- _Dataset extract_

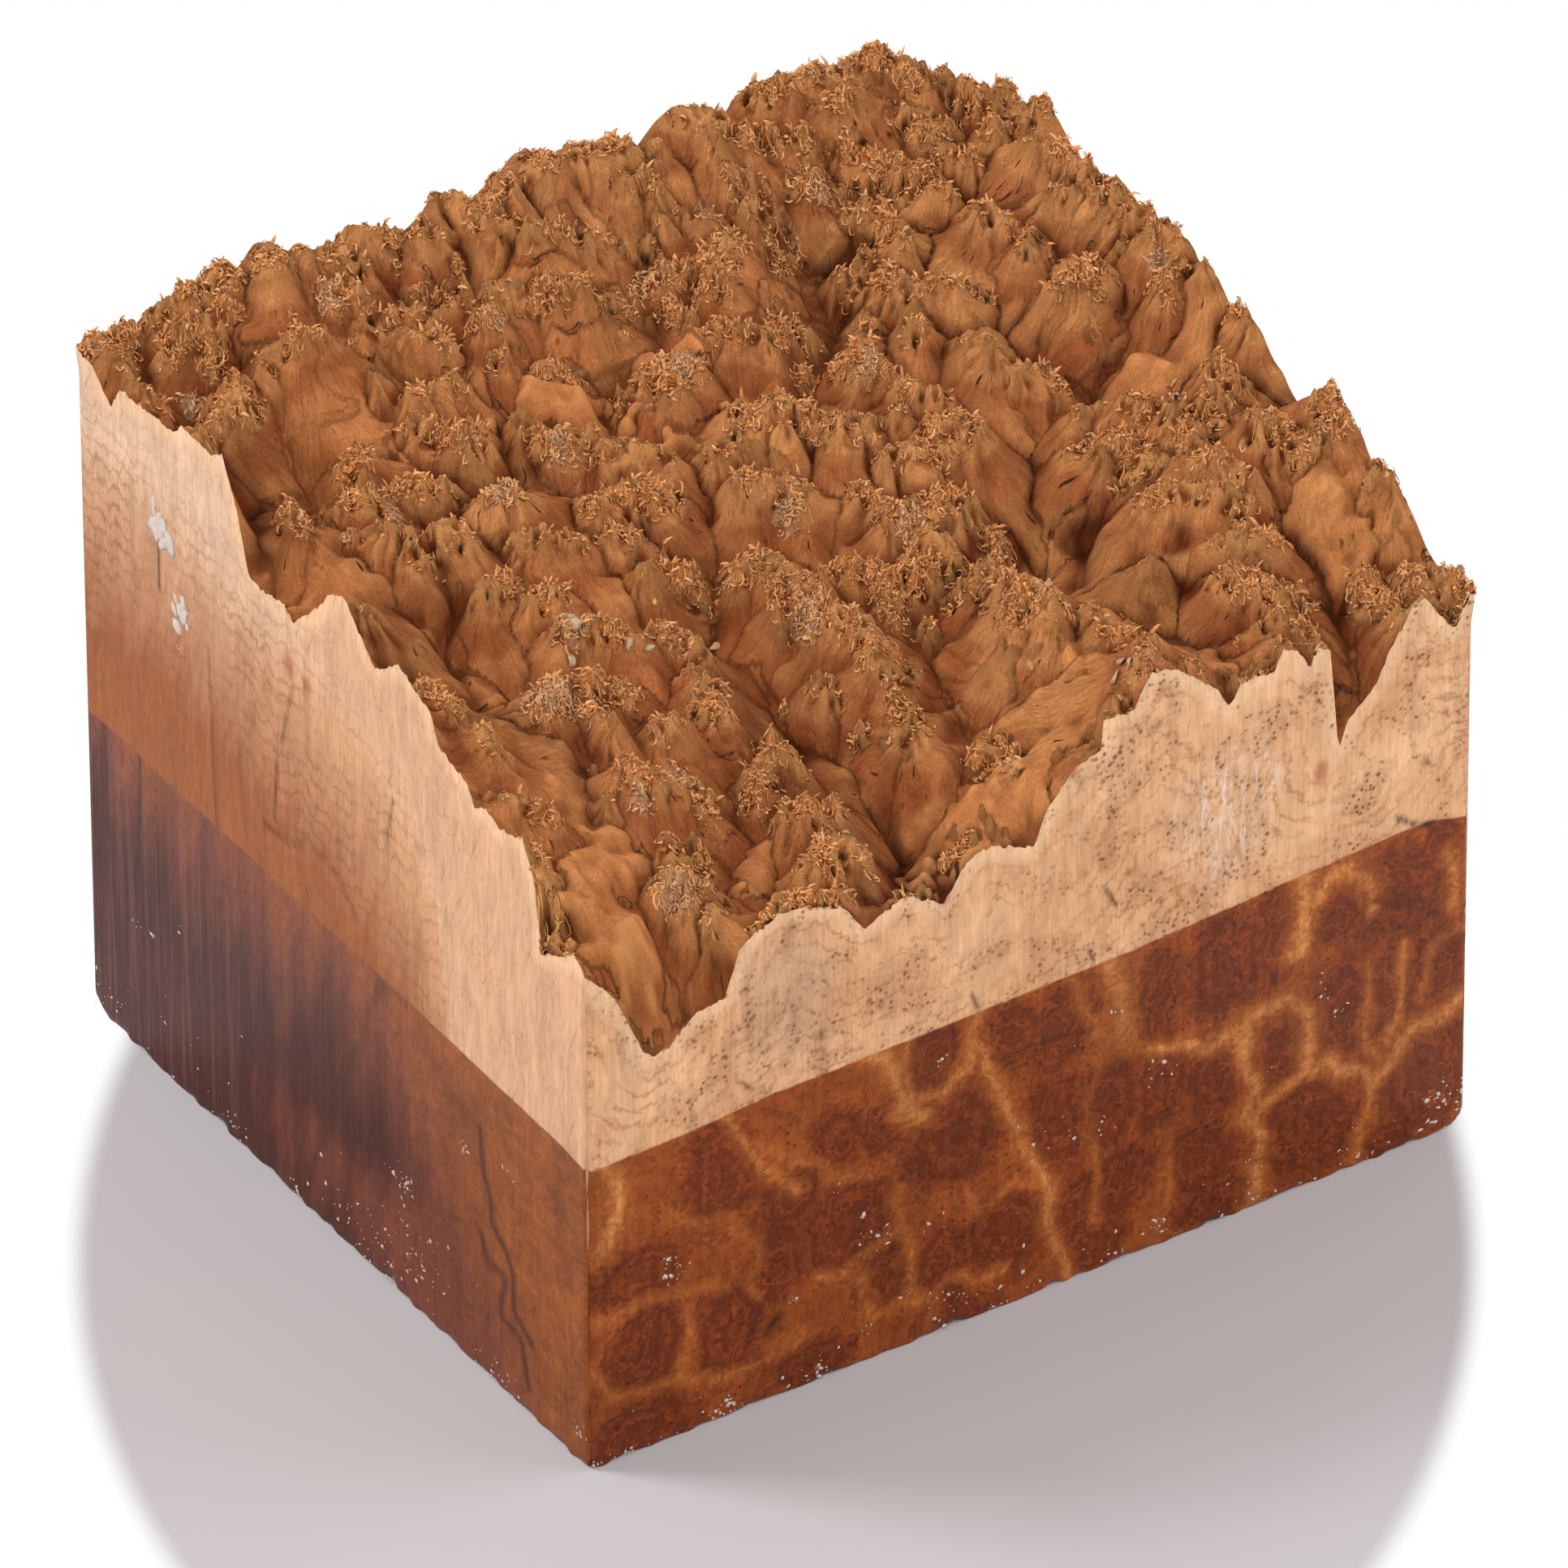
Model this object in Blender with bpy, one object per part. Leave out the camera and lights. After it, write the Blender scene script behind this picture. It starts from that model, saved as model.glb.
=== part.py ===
"""Mallee burl turning blank: a sawn block of burl wood that keeps the natural outside of the burl on top.

The block grew as one piece, so it is one solid. Four sawn faces and a sawn base carry a top of ridges,
cones and creases. That top is the highest of many crest lines, each with concave flanks like a tent's,
over a smooth general lie. Clefts are cut into it, and it runs out into the outlines of the two front faces.

Lengths are in millimetres, turned into metres as the vertices are placed. Plan positions are counted from
the left face (x) and from the front face (y).
"""

import bmesh
import bpy
import numpy as np

# Driving dimensions, in millimetres
WIDTH = 160.0
DEPTH = 142.0
CELLS_ACROSS = 74
CELLS_DEEP = 66

# The two worn bottom corners: how much is taken off, and in how many steps
LEFT_CORNER_ROUND = 4.0
RIGHT_CORNER_ROUND = 3.0
CORNER_STEPS = 2
CORNER_ROUNDNESS = 0.5

MM = 0.001
FLAT_ANGLE = 0.01

# General lie of the burl face: its height over a coarse plan, rows from left to right, values front to back
LIE_X = (0, 40, 80, 120, 160)
LIE_Y = (0, 47, 95, 142)
LIE_HEIGHTS = (
    (92, 111, 120, 123),
    (89, 102, 112, 126),
    (89, 99, 109, 126),
    (102, 105, 112, 124),
    (98, 111, 118, 116),
)

# Flanks of a crest: fall per millimetre beside the crest line at the front and at the back of the block, where
# the crests are steeper, the plan depths between which it changes, the fall far off, and the crest's bluntness
FRONT_FALL = 1.35
BACK_FALL = 2.0
FALL_CHANGE = (95, 125)
FAR_FALL = 0.5
CREST_BLUNTNESS = 1.5

# Uneven lines and flanks: the plan's bends (amount, size, the seeds across and deep) and the flanks' unevenness
# (share, size, seed)
BENDS = ((1.6, 7, 1, 3), (0.7, 3, 2, 4))
UNEVENNESS = ((0.22, 5, 6), (0.12, 2.2, 7))
LATTICE = 64

# The bottoms between the crests: depth below the general lie, its wave (height, size, seed), and the width over
# which they run into the flanks
FLOOR_DEPTH = 7.5
FLOOR_WAVE = (1.5, 12, 9)
FLOOR_BLEND = 4.0

# How far from the two front faces the top runs out into their outlines
OUTLINE_REACH = 8.0

# Small tufts strewn along the crest lines
TUFT_SEED = 5
TUFTS_EACH = 3
TUFT_SPACING = 3.0
TUFT_SPREAD = 1.3
TUFT_THINNING = 0.7
TUFT_LOWERING = 0.9
TUFT_STAND = (-0.5, 1.6)
TUFT_GIRTH = (1.2, 2.2)
TUFT_FALL = 2.6

# Outline of the burl on the left face: distance from the front corner, height
LEFT_OUTLINE = (
    (0, 92), (3, 93), (8, 91), (12, 89), (13, 100), (17, 107), (23, 105), (27, 106.5), (30, 104.5),
    (32, 108), (40, 110), (42, 115), (51, 118.5), (57.5, 113.6), (60, 116), (66, 122), (70, 120),
    (73, 116), (80.4, 108.6), (83, 110.6), (90, 109.3), (93, 110), (96, 120), (100, 128), (103, 126),
    (111, 126.7), (114, 124), (129, 123), (132, 118.3), (137, 123), (142, 124),
)

# Outline of the burl on the front face: distance from the same corner, height
FRONT_OUTLINE = (
    (0, 92), (6.5, 83.6), (10.4, 74), (12, 72.5), (15, 73), (20, 77.4), (25, 78.2), (27.7, 86.3),
    (34, 89.6), (37, 89.6), (46, 86.5), (49.7, 80.9), (57, 84), (63.8, 80), (68.3, 86), (72.3, 87),
    (80, 83.8), (82, 88.9), (87, 95.3), (92, 97), (92.5, 102), (98, 102), (101, 107.5), (105, 106.7),
    (113, 100), (115.2, 95.6), (117.5, 99.4), (123.5, 99.2), (125, 102.6), (127.4, 101.3), (129.9, 97),
    (131, 100.5), (133.6, 99), (135.2, 80), (137, 85), (142, 89.4), (144.4, 94.6), (149, 102),
    (151, 101.5), (156.2, 94.2), (158.7, 99.3), (160, 98.7),
)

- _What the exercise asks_
Your task is to output all of the data above word for word.

- _Solution_
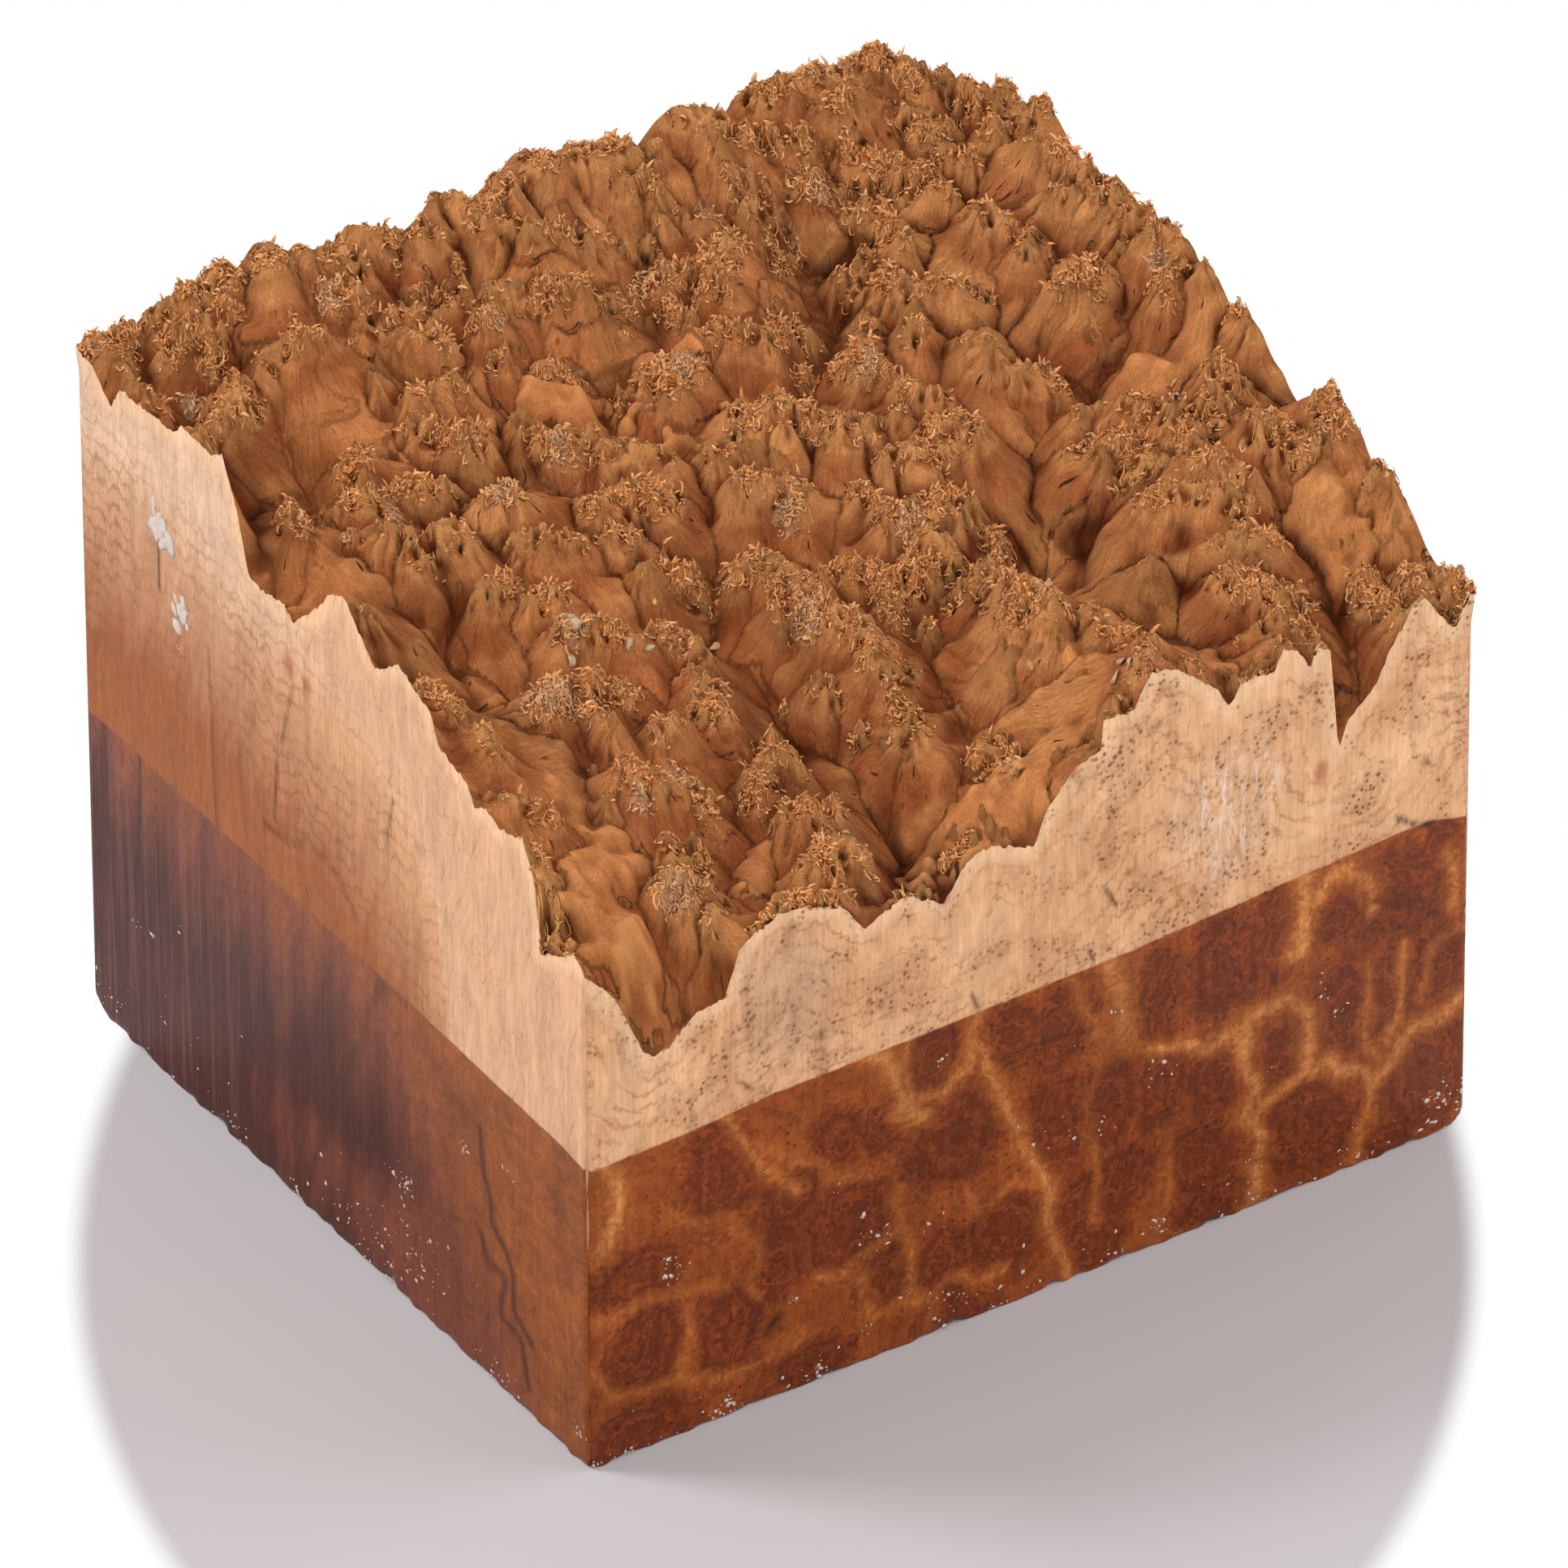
Model this object in Blender with bpy, one object per part. Leave out the camera and lights. After it, write the Blender scene script behind this picture. It starts from that model, saved as model.glb.
=== part.py ===
"""Mallee burl turning blank: a sawn block of burl wood that keeps the natural outside of the burl on top.

The block grew as one piece, so it is one solid. Four sawn faces and a sawn base carry a top of ridges,
cones and creases. That top is the highest of many crest lines, each with concave flanks like a tent's,
over a smooth general lie. Clefts are cut into it, and it runs out into the outlines of the two front faces.

Lengths are in millimetres, turned into metres as the vertices are placed. Plan positions are counted from
the left face (x) and from the front face (y).
"""

import bmesh
import bpy
import numpy as np

# Driving dimensions, in millimetres
WIDTH = 160.0
DEPTH = 142.0
CELLS_ACROSS = 74
CELLS_DEEP = 66

# The two worn bottom corners: how much is taken off, and in how many steps
LEFT_CORNER_ROUND = 4.0
RIGHT_CORNER_ROUND = 3.0
CORNER_STEPS = 2
CORNER_ROUNDNESS = 0.5

MM = 0.001
FLAT_ANGLE = 0.01

# General lie of the burl face: its height over a coarse plan, rows from left to right, values front to back
LIE_X = (0, 40, 80, 120, 160)
LIE_Y = (0, 47, 95, 142)
LIE_HEIGHTS = (
    (92, 111, 120, 123),
    (89, 102, 112, 126),
    (89, 99, 109, 126),
    (102, 105, 112, 124),
    (98, 111, 118, 116),
)

# Flanks of a crest: fall per millimetre beside the crest line at the front and at the back of the block, where
# the crests are steeper, the plan depths between which it changes, the fall far off, and the crest's bluntness
FRONT_FALL = 1.35
BACK_FALL = 2.0
FALL_CHANGE = (95, 125)
FAR_FALL = 0.5
CREST_BLUNTNESS = 1.5

# Uneven lines and flanks: the plan's bends (amount, size, the seeds across and deep) and the flanks' unevenness
# (share, size, seed)
BENDS = ((1.6, 7, 1, 3), (0.7, 3, 2, 4))
UNEVENNESS = ((0.22, 5, 6), (0.12, 2.2, 7))
LATTICE = 64

# The bottoms between the crests: depth below the general lie, its wave (height, size, seed), and the width over
# which they run into the flanks
FLOOR_DEPTH = 7.5
FLOOR_WAVE = (1.5, 12, 9)
FLOOR_BLEND = 4.0

# How far from the two front faces the top runs out into their outlines
OUTLINE_REACH = 8.0

# Small tufts strewn along the crest lines
TUFT_SEED = 5
TUFTS_EACH = 3
TUFT_SPACING = 3.0
TUFT_SPREAD = 1.3
TUFT_THINNING = 0.7
TUFT_LOWERING = 0.9
TUFT_STAND = (-0.5, 1.6)
TUFT_GIRTH = (1.2, 2.2)
TUFT_FALL = 2.6

# Outline of the burl on the left face: distance from the front corner, height
LEFT_OUTLINE = (
    (0, 92), (3, 93), (8, 91), (12, 89), (13, 100), (17, 107), (23, 105), (27, 106.5), (30, 104.5),
    (32, 108), (40, 110), (42, 115), (51, 118.5), (57.5, 113.6), (60, 116), (66, 122), (70, 120),
    (73, 116), (80.4, 108.6), (83, 110.6), (90, 109.3), (93, 110), (96, 120), (100, 128), (103, 126),
    (111, 126.7), (114, 124), (129, 123), (132, 118.3), (137, 123), (142, 124),
)

# Outline of the burl on the front face: distance from the same corner, height
FRONT_OUTLINE = (
    (0, 92), (6.5, 83.6), (10.4, 74), (12, 72.5), (15, 73), (20, 77.4), (25, 78.2), (27.7, 86.3),
    (34, 89.6), (37, 89.6), (46, 86.5), (49.7, 80.9), (57, 84), (63.8, 80), (68.3, 86), (72.3, 87),
    (80, 83.8), (82, 88.9), (87, 95.3), (92, 97), (92.5, 102), (98, 102), (101, 107.5), (105, 106.7),
    (113, 100), (115.2, 95.6), (117.5, 99.4), (123.5, 99.2), (125, 102.6), (127.4, 101.3), (129.9, 97),
    (131, 100.5), (133.6, 99), (135.2, 80), (137, 85), (142, 89.4), (144.4, 94.6), (149, 102),
    (151, 101.5), (156.2, 94.2), (158.7, 99.3), (160, 98.7),
)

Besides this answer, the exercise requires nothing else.